Amazingly, these words did not introduce a feature in an early-’90s issue of The New York Times, Rolling Stone, or The Village Voice. Nor are they in reference to Pavement, Sebadoh, the Grifters, Smog, Guided By Voices, or a horde of other bands from the period. These words were spoken at the beginning of an MTV.com news segment that aired earlier this year — a maddeningly out-of-touch, attempted summation of such disparately motivated bands as Times New Viking, Psychedelic Horseshit, No Age, TyVek, and Memphis’ own Jay Reatard. It is cringe-inducing that rock critics and a (hopefully) small number of young bands are trying to sell the idea that lo-fi, off-kilter, or experimental indie pop and rock is something new to this half of the decade, opting for an oblivious, proprietary arrogance regarding a style that never went away but simply emerged from remission.

Yet it appears that a comforting degree of bands realize they owe a stunning debt to Pollard, and, as such, he’s become a sort of unwitting patriarch to a media-generated movement — not to imply that Pollard has dozed through one day of the last 10 years. Through side-project-gone-proper bands such as the Circus Devils, Pollard’s knack for challenging, noise-damaged pop remains solid. When he turns 51 this Halloween, Pollard’s musical projects will number in the neighborhood of 35 to 40. The latest is Boston Spaceships, which teams Pollard with Chris Slusarenko and John Moen (day job: Decemberists drummer).

The unfortunately titled Brown Submarine is the first album on which Pollard has exhumed some marginalia from his monumental back-catalog, reworking the tracks before applying a polish via full band. Brown Submarine recalls the relatively big-production Guided By Voices of ’99-’02.

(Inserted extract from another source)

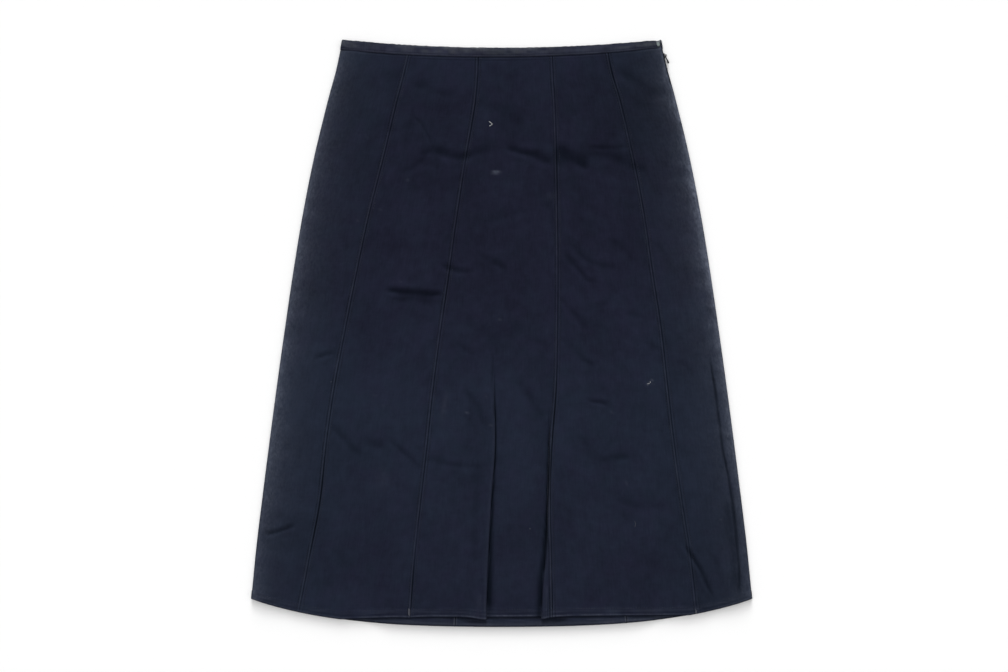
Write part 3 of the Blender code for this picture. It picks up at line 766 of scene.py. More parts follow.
def add_edges(x, y, down, height, wear, shade):
    """Ridges and grooves that run along the waistband and along the hem, with painted shade under the
    band's edge, in the grooves and along the hem's edge, and rubbed lines and streaks at the hem.
    """
    below = below_band(x, y)
    uneven = 1 + 0.35 * ripple(x, 17, 51)
    second = bell(x + 20, 80) * uneven
    height -= 0.75 * (1 - ease(below, -0.3, 2.2))
    height += 0.10 * bell(below - 2.9, 1.3) * uneven
    height -= 0.22 * bell(below - 4.3, 0.7) * second
    wear += 0.03 * bell(below - 2.6, 0.9) * uneven
    # painted shadow under the lower edge of the waistband
    shade += (BAND_SHADOW - 0.30 * ease(x, 120, 172)) * bell(below - 0.5, 0.8)
    shade += 0.28 * bell(below - 4.3, 0.6) * second
    above = y - front_hem_line(x)
    covering = 1 - ease(front_hem_line(x) - back_hem_line(x), 4, 12)
    lifted = covering * ease(side_inset(x, down), 25, 60)
    height += HEM_LIFT * lifted * (1 - ease(above, 0, 45))
    height += 0.22 * (1 - ease(above, HEM_DEPTH - HEM_STEP, HEM_DEPTH + HEM_STEP))
    height -= 0.26 * bell(above - HEM_STITCHING, 0.6) * uneven
    height += 0.10 * rumple(x, y, 5, 30, 52) * bell(above - 5, 5)
    frayed = np.clip(uneven + 0.5 * ripple(x, 4, 53), 0.2, 1.8)
    wear += (0.10 + 0.16 * bell(x, 190)) * bell(above - 1, 0.62) * frayed
    wear += 0.04 * bell(above - 5.6, 1.4) * uneven
    shade += 0.22 * bell(above - HEM_STITCHING, 0.7) + 0.14 * bell(above - 3.4, 0.7)
    # painted shade along the hem's very edge
    shade += (HEM_SHADOW - 0.20 * bell(x, 170)) * bell(above, 0.38)
    drawn = rumple(x, y, 1.15, 40, 54) * bell(x - 54, 9) * ease(-y, 284, 298)
    drawn += rumple(x, y, 1, 26, 55) * bell(x + 22, 5) * ease(-y, 296, 306)
    drawn += 0.6 * rumple(x, y, 16, 1.4, 56) * bell(above - 5, 4.6)
    shade += 0.42 * np.maximum(drawn, 0)
    wear += 0.10 * np.maximum(-drawn, 0)


HEM_DIPS = table(               # the hem hangs a little lower at the corners of the pleat's flaps
    "x width depth",
    (-20, 12, 2.6),
    (46, 9, 2.4),
    (-108, 9, 0.7),
)


def hem_dip(x, down):
    """How far the hem hangs below its line."""
    low = sum(dip.depth * bell(x - dip.x, dip.width) for dip in HEM_DIPS)
    return low * ease(down, 0.93, 1)


# %% Rubbing, painted sheen and shade, marks and tone
MARKS = table(                  # rubbed spots, as soft ellipses
    "x y across along turn paleness",
    (-6.8, 184.9, 4.1, 1.3, 3, 0.7),
    (169.3, -57.6, 2.4, 0.8, 35, 0.42),
    (172.4, -54.4, 1.6, 0.8, 20, 0.36),
    (166.8, -60.2, 1.3, 0.7, 0, 0.18),
    (174.6, -58.6, 1, 1.6, 0, 0.12),
    (142.9, -171.6, 1, 3, 20, 0.1),
    (-39.8, -91, 2.2, 0.9, 0, 0.22),
    (-108.2, 176.6, 1.6, 1.4, 0, 0.1),
    (-112, 177.4, 1.6, 0.8, 0, 0.06),
    (-94, 242, 2.2, 1.2, 0, 0.05),
    (-35.2, 136, 2, 0.8, 0, 0.1),
    (-139.7, 142.4, 2, 0.8, 0, 0.07),
    (-165.5, 129.5, 1.6, 1.4, 0, 0.06),
    (-155, 225.7, 1.6, 1.4, 0, 0.05),
    (58, 158, 7, 4, 0, 0.04),
    (-66, -84, 3, 15, -10, 0.06),
    (-116.3, 60, 1.4, 0.8, -8, 0.12),
    (-1.9, 15.4, 2.4, 0.8, -14, 0.12),
    (-17.7, -72.2, 1.4, 1.2, 0, 0.08),
    (-12.4, -105.3, 2, 0.8, 0, 0.1),
    (-23.5, -115.5, 2.4, 0.7, 0, 0.09),
    (-2, -128, 1.8, 0.7, 0, 0.08),
    (-146, -72, 2, 0.7, 0, 0.08),
    (-136, -83, 1.6, 0.7, 0, 0.06),
    (126, -90.5, 2, 0.8, -12, 0.1),
    (252.4, -214, 0.9, 0.7, 0, 0.3),
    (-228, 22, 1.4, 8, 0, 0.05),
    (-137, -168, 8, 12, 0, 0.03),
)
TONES = table(                  # lightness of the cloth at its left, middle and right, and its hue
    "down left middle right bluish",
    (0.00, 0.20, 0.25, -0.10, 0.45),
    (0.06, 0.05, 0.00, -0.50, 0.40),
    (0.12, -0.25, -0.20, -0.75, 0.30),
    (0.22, -0.25, -0.22, -0.40, 0.15),
    (0.40, -0.12, -0.22, -0.12, 0.10),
    (0.52, 0.12, 0.02, 0.08, 0.40),
    (0.66, 0.36, 0.32, 0.16, 0.80),
    (0.78, 0.16, 0.20, 0.14, 0.65),
    (0.90, 0.06, 0.08, 0.00, 0.50),
    (1.00, 0.10, 0.10, -0.10, 0.45),
)
RIGHT_WEAR_SHEEN_STRIP = table(            # how wide and how pale the side fold is at the right, from rubbing and painted sheen
    "down width paleness",
    (0.00, 2.6, 0.46),
    (0.05, 3.6, 0.62),
    (0.12, 4.2, 0.64),
    (0.19, 3.8, 0.72),
    (0.26, 3.7, 0.92),
    (0.32, 3.5, 0.82),
    (0.39, 4.4, 0.76),
    (0.46, 3.2, 0.66),
    (0.53, 3.8, 0.52),
    (0.61, 3.2, 0.46),
    (0.70, 4.6, 0.38),
    (0.78, 4.6, 0.24),
    (0.87, 5.8, 0.145),
    (1.00, 6.0, 0.15),
)
LEFT_WEAR_SHEEN_STRIP = table(             # and at the left
    "down width paleness",
    (0.00, 5.0, 0.28),
    (0.12, 4.4, 0.28),
    (0.30, 5.6, 0.36),
    (0.46, 4.6, 0.32),
    (0.60, 4.0, 0.46),
    (0.70, 6.8, 0.36),
    (0.80, 7.4, 0.24),
    (0.90, 6.2, 0.165),
    (1.00, 5.2, 0.25),
)
EDGE_LINE = 0.7            # painted shade darkens the very edge over this width
EDGE_SHADOW = 0.72
ZIP_EDGE = 284             # above this height painted shade marks the zip's opening beside the edge
ZIP_SHADOW = 0.8
SIDE_WEAR_SHEEN = 0.15             # both sides are a little paler from rubbing and painted sheen, which fades inwards over these widths
LEFT_WEAR_SHEEN_REACH = 21
RIGHT_WEAR_SHEEN_REACH = 23
FOLD_WEAR = 0.03           # the pleat's folds are hardly rubbed
CRACK_SHADOW = 0.95        # the dark line beside the right fold, above the pleat's open part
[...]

Truthfully, this might be the halfway point of Pollard’s musical odyssey. When he turns 71 in 2028, if he’s not using pop songs to stop a rapidly spreading virus or post-apocalyptic outbreak of giant killer sparrows, there’s a strong chance that his 172nd band will have just released an album of material superior to that of outfits one-third his age. Pollard is a one-of-a-kind artist who remains as relevant as ever, avoiding obscurity by the sheer volume of what he creates while focusing on one or two primary projects. A special note: Tommy Keene, accomplished and legendary among the power-pop community, was recruited as guitarist for the touring version of Boston Spaceships.